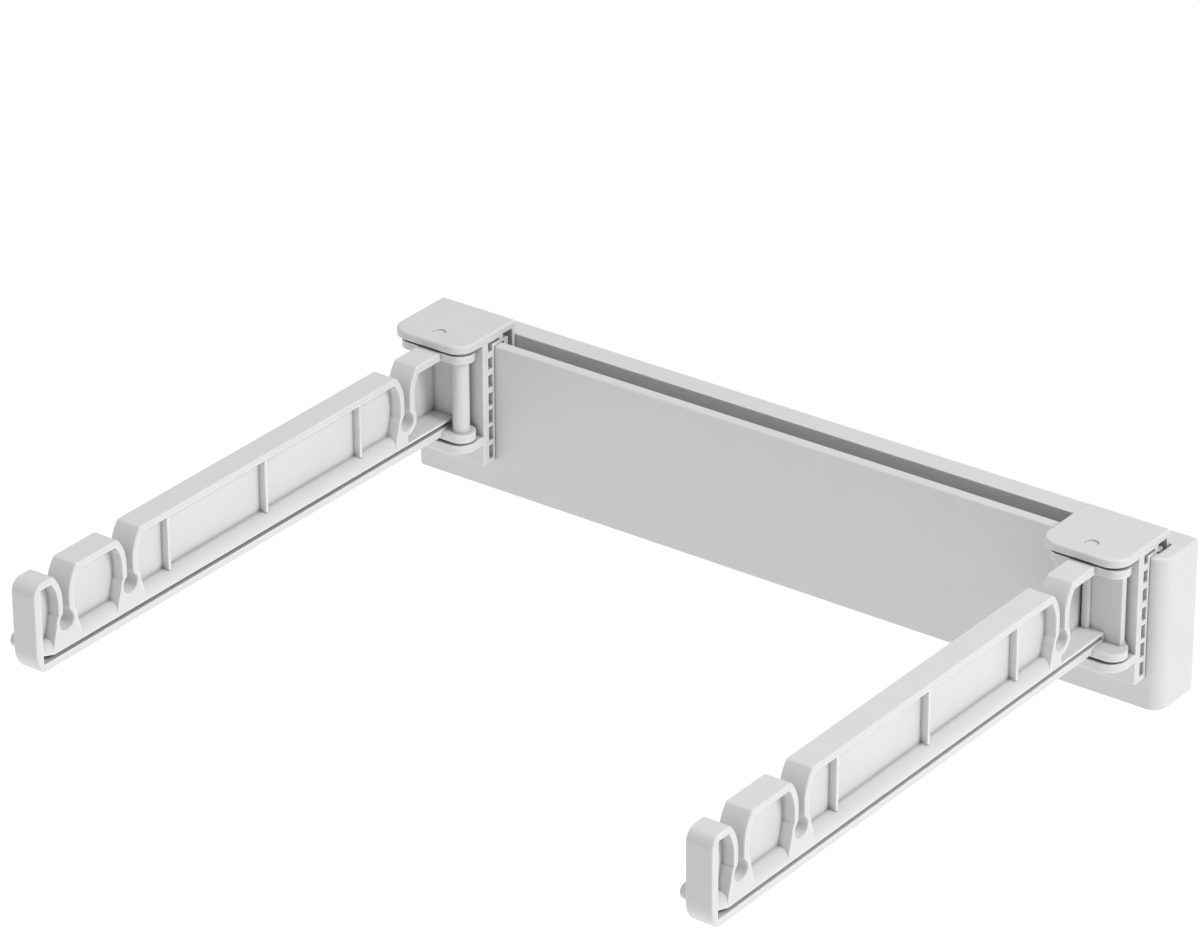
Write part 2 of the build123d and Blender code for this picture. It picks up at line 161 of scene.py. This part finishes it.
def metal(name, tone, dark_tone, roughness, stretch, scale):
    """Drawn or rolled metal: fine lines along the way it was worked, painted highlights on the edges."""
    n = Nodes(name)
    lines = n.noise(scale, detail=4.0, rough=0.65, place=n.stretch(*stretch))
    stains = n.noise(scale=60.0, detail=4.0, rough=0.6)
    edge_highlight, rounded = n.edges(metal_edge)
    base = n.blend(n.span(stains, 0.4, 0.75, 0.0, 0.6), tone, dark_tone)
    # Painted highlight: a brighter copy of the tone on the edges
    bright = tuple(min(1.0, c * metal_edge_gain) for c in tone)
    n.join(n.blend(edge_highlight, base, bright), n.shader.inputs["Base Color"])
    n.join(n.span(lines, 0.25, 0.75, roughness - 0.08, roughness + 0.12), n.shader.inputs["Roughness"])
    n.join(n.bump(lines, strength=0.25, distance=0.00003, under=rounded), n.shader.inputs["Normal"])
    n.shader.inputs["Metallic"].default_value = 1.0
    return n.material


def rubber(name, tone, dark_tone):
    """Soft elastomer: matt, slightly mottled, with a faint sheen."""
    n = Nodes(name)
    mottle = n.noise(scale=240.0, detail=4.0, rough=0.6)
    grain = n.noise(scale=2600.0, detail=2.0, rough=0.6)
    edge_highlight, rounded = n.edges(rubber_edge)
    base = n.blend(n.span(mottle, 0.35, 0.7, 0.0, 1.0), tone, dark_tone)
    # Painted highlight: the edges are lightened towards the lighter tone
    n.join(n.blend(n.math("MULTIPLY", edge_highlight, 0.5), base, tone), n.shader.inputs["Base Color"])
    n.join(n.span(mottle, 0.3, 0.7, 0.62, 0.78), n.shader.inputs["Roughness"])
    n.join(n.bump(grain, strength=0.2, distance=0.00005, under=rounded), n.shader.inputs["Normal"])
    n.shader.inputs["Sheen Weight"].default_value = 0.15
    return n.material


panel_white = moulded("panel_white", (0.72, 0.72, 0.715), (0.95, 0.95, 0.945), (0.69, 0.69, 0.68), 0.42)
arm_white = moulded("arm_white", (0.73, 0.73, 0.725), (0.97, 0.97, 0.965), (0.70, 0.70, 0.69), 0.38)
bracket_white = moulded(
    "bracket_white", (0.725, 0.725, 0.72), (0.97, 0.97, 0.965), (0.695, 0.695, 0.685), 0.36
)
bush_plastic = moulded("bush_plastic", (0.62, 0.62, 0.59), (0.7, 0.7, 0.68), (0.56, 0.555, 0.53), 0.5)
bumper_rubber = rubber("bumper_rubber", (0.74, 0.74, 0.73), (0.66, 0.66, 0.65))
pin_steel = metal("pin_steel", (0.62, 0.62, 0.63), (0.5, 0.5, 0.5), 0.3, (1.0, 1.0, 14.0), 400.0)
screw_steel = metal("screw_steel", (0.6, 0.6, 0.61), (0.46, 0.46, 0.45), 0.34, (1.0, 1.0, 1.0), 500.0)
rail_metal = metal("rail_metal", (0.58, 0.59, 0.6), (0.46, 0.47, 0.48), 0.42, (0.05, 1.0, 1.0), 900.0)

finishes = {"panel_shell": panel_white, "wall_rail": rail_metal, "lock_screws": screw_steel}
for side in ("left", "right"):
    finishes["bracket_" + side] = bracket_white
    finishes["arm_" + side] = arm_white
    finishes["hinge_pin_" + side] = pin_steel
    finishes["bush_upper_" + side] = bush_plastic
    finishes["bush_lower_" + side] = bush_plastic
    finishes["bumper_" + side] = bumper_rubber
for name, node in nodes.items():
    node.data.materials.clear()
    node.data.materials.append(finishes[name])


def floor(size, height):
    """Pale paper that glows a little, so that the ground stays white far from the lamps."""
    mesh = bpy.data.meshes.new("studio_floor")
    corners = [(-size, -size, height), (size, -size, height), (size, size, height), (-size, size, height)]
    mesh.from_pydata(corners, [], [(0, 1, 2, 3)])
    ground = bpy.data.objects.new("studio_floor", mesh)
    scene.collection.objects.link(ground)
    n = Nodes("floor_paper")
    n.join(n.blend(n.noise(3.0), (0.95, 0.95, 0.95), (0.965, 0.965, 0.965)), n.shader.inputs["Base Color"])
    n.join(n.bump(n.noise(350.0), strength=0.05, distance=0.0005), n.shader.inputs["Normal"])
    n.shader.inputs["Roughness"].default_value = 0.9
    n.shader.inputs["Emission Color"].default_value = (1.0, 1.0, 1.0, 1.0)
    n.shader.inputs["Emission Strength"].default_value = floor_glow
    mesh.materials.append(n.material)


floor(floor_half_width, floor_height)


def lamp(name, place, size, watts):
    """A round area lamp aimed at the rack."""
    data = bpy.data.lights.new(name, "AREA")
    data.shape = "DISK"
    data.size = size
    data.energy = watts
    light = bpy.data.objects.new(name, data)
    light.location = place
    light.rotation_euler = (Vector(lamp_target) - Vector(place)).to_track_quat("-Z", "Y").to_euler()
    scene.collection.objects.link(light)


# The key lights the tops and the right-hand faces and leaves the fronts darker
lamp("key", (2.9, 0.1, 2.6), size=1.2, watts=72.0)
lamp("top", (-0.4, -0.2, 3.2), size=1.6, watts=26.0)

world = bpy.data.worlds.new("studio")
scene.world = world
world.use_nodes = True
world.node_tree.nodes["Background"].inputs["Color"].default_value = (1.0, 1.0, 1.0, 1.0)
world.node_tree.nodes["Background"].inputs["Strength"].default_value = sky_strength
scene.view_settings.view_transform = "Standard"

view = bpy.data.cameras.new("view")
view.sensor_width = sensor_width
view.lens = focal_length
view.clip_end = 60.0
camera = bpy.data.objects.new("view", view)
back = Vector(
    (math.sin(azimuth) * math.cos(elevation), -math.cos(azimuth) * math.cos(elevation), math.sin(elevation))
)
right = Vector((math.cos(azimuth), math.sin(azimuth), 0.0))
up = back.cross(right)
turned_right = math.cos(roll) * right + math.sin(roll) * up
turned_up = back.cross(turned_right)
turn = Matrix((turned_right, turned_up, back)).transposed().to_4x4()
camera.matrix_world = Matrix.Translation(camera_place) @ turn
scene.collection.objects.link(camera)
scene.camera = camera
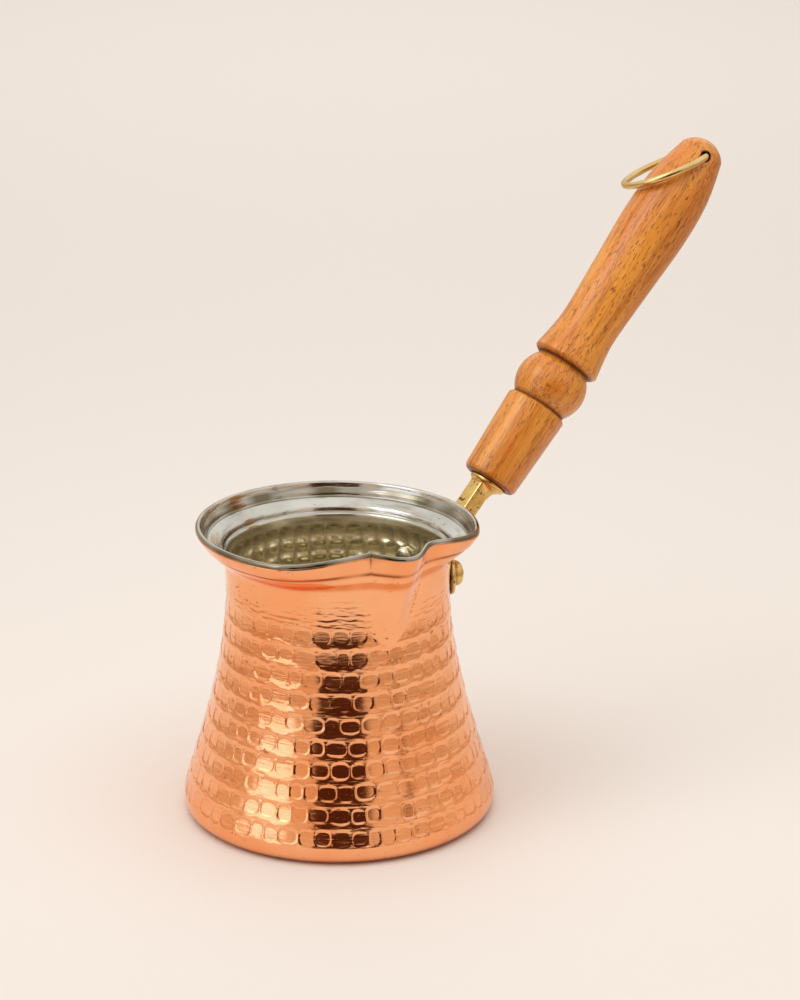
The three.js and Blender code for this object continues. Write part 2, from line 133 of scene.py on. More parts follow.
· · · · ·
* **Exercise description**: From the records above, please extract every line and repeat it exactly.

* **Exercise response**:
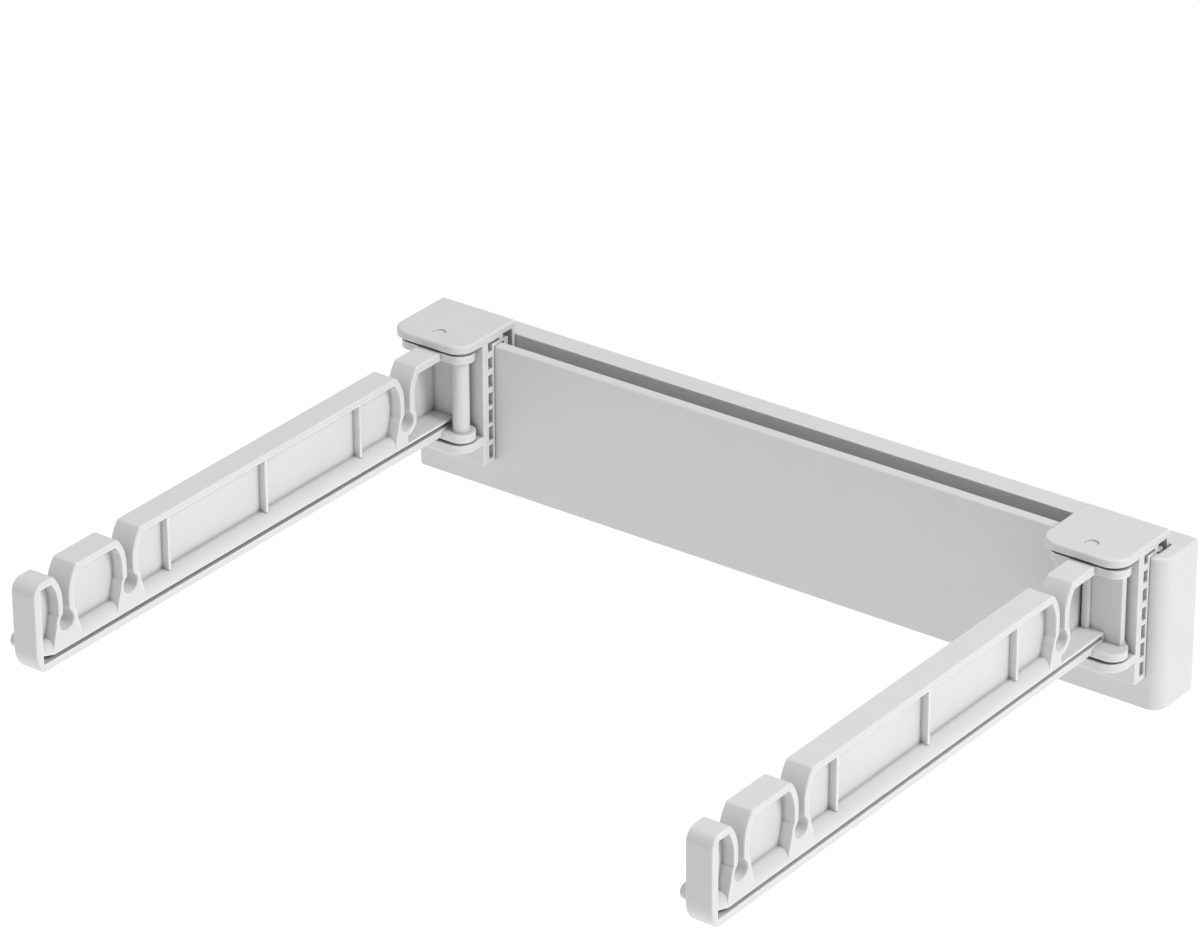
Write part 2 of the build123d and Blender code for this picture. It picks up at line 161 of scene.py. This part finishes it.
def metal(name, tone, dark_tone, roughness, stretch, scale):
    """Drawn or rolled metal: fine lines along the way it was worked, painted highlights on the edges."""
    n = Nodes(name)
    lines = n.noise(scale, detail=4.0, rough=0.65, place=n.stretch(*stretch))
    stains = n.noise(scale=60.0, detail=4.0, rough=0.6)
    edge_highlight, rounded = n.edges(metal_edge)
    base = n.blend(n.span(stains, 0.4, 0.75, 0.0, 0.6), tone, dark_tone)
    # Painted highlight: a brighter copy of the tone on the edges
    bright = tuple(min(1.0, c * metal_edge_gain) for c in tone)
    n.join(n.blend(edge_highlight, base, bright), n.shader.inputs["Base Color"])
    n.join(n.span(lines, 0.25, 0.75, roughness - 0.08, roughness + 0.12), n.shader.inputs["Roughness"])
    n.join(n.bump(lines, strength=0.25, distance=0.00003, under=rounded), n.shader.inputs["Normal"])
    n.shader.inputs["Metallic"].default_value = 1.0
    return n.material


def rubber(name, tone, dark_tone):
    """Soft elastomer: matt, slightly mottled, with a faint sheen."""
    n = Nodes(name)
    mottle = n.noise(scale=240.0, detail=4.0, rough=0.6)
    grain = n.noise(scale=2600.0, detail=2.0, rough=0.6)
    edge_highlight, rounded = n.edges(rubber_edge)
    base = n.blend(n.span(mottle, 0.35, 0.7, 0.0, 1.0), tone, dark_tone)
    # Painted highlight: the edges are lightened towards the lighter tone
    n.join(n.blend(n.math("MULTIPLY", edge_highlight, 0.5), base, tone), n.shader.inputs["Base Color"])
    n.join(n.span(mottle, 0.3, 0.7, 0.62, 0.78), n.shader.inputs["Roughness"])
    n.join(n.bump(grain, strength=0.2, distance=0.00005, under=rounded), n.shader.inputs["Normal"])
    n.shader.inputs["Sheen Weight"].default_value = 0.15
    return n.material


panel_white = moulded("panel_white", (0.72, 0.72, 0.715), (0.95, 0.95, 0.945), (0.69, 0.69, 0.68), 0.42)
arm_white = moulded("arm_white", (0.73, 0.73, 0.725), (0.97, 0.97, 0.965), (0.70, 0.70, 0.69), 0.38)
bracket_white = moulded(
    "bracket_white", (0.725, 0.725, 0.72), (0.97, 0.97, 0.965), (0.695, 0.695, 0.685), 0.36
)
bush_plastic = moulded("bush_plastic", (0.62, 0.62, 0.59), (0.7, 0.7, 0.68), (0.56, 0.555, 0.53), 0.5)
bumper_rubber = rubber("bumper_rubber", (0.74, 0.74, 0.73), (0.66, 0.66, 0.65))
pin_steel = metal("pin_steel", (0.62, 0.62, 0.63), (0.5, 0.5, 0.5), 0.3, (1.0, 1.0, 14.0), 400.0)
screw_steel = metal("screw_steel", (0.6, 0.6, 0.61), (0.46, 0.46, 0.45), 0.34, (1.0, 1.0, 1.0), 500.0)
rail_metal = metal("rail_metal", (0.58, 0.59, 0.6), (0.46, 0.47, 0.48), 0.42, (0.05, 1.0, 1.0), 900.0)

finishes = {"panel_shell": panel_white, "wall_rail": rail_metal, "lock_screws": screw_steel}
for side in ("left", "right"):
    finishes["bracket_" + side] = bracket_white
    finishes["arm_" + side] = arm_white
    finishes["hinge_pin_" + side] = pin_steel
    finishes["bush_upper_" + side] = bush_plastic
    finishes["bush_lower_" + side] = bush_plastic
    finishes["bumper_" + side] = bumper_rubber
for name, node in nodes.items():
    node.data.materials.clear()
    node.data.materials.append(finishes[name])


def floor(size, height):
    """Pale paper that glows a little, so that the ground stays white far from the lamps."""
    mesh = bpy.data.meshes.new("studio_floor")
    corners = [(-size, -size, height), (size, -size, height), (size, size, height), (-size, size, height)]
    mesh.from_pydata(corners, [], [(0, 1, 2, 3)])
    ground = bpy.data.objects.new("studio_floor", mesh)
    scene.collection.objects.link(ground)
    n = Nodes("floor_paper")
    n.join(n.blend(n.noise(3.0), (0.95, 0.95, 0.95), (0.965, 0.965, 0.965)), n.shader.inputs["Base Color"])
    n.join(n.bump(n.noise(350.0), strength=0.05, distance=0.0005), n.shader.inputs["Normal"])
    n.shader.inputs["Roughness"].default_value = 0.9
    n.shader.inputs["Emission Color"].default_value = (1.0, 1.0, 1.0, 1.0)
    n.shader.inputs["Emission Strength"].default_value = floor_glow
    mesh.materials.append(n.material)


floor(floor_half_width, floor_height)


def lamp(name, place, size, watts):
    """A round area lamp aimed at the rack."""
    data = bpy.data.lights.new(name, "AREA")
    data.shape = "DISK"
    data.size = size
    data.energy = watts
    light = bpy.data.objects.new(name, data)
    light.location = place
    light.rotation_euler = (Vector(lamp_target) - Vector(place)).to_track_quat("-Z", "Y").to_euler()
    scene.collection.objects.link(light)


# The key lights the tops and the right-hand faces and leaves the fronts darker
lamp("key", (2.9, 0.1, 2.6), size=1.2, watts=72.0)
lamp("top", (-0.4, -0.2, 3.2), size=1.6, watts=26.0)

world = bpy.data.worlds.new("studio")
scene.world = world
world.use_nodes = True
world.node_tree.nodes["Background"].inputs["Color"].default_value = (1.0, 1.0, 1.0, 1.0)
world.node_tree.nodes["Background"].inputs["Strength"].default_value = sky_strength
scene.view_settings.view_transform = "Standard"

view = bpy.data.cameras.new("view")
view.sensor_width = sensor_width
view.lens = focal_length
view.clip_end = 60.0
camera = bpy.data.objects.new("view", view)
back = Vector(
    (math.sin(azimuth) * math.cos(elevation), -math.cos(azimuth) * math.cos(elevation), math.sin(elevation))
)
right = Vector((math.cos(azimuth), math.sin(azimuth), 0.0))
up = back.cross(right)
turned_right = math.cos(roll) * right + math.sin(roll) * up
turned_up = back.cross(turned_right)
turn = Matrix((turned_right, turned_up, back)).transposed().to_4x4()
camera.matrix_world = Matrix.Translation(camera_place) @ turn
scene.collection.objects.link(camera)
scene.camera = camera
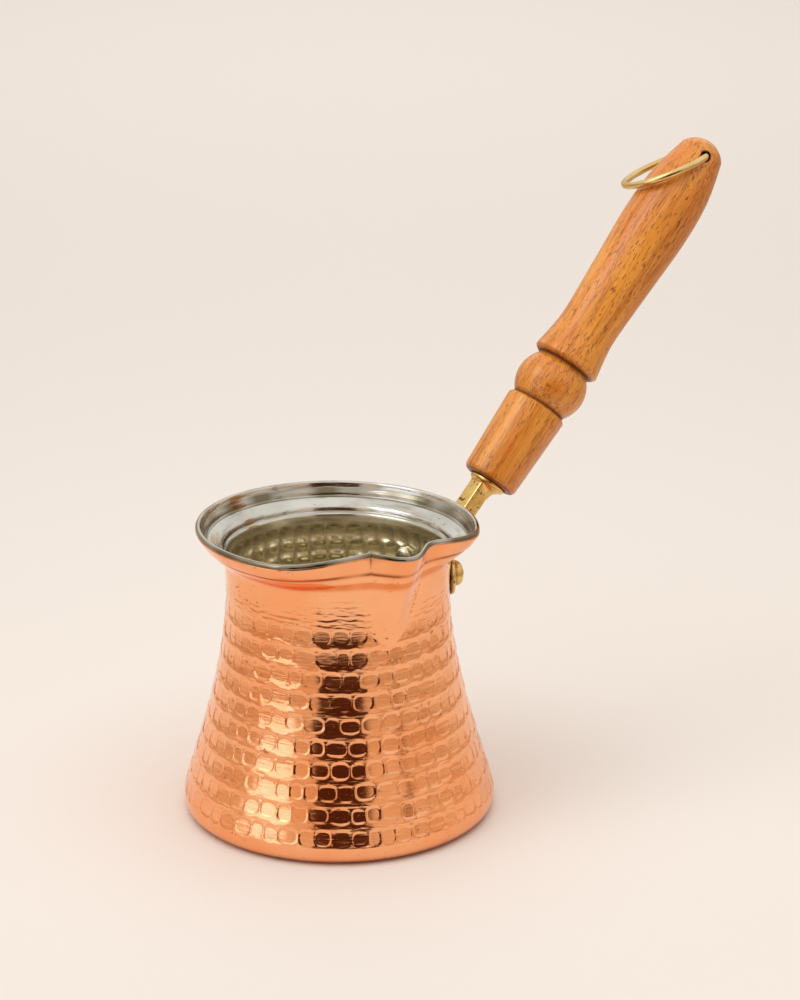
The three.js and Blender code for this object continues. Write part 2, from line 133 of scene.py on. More parts follow.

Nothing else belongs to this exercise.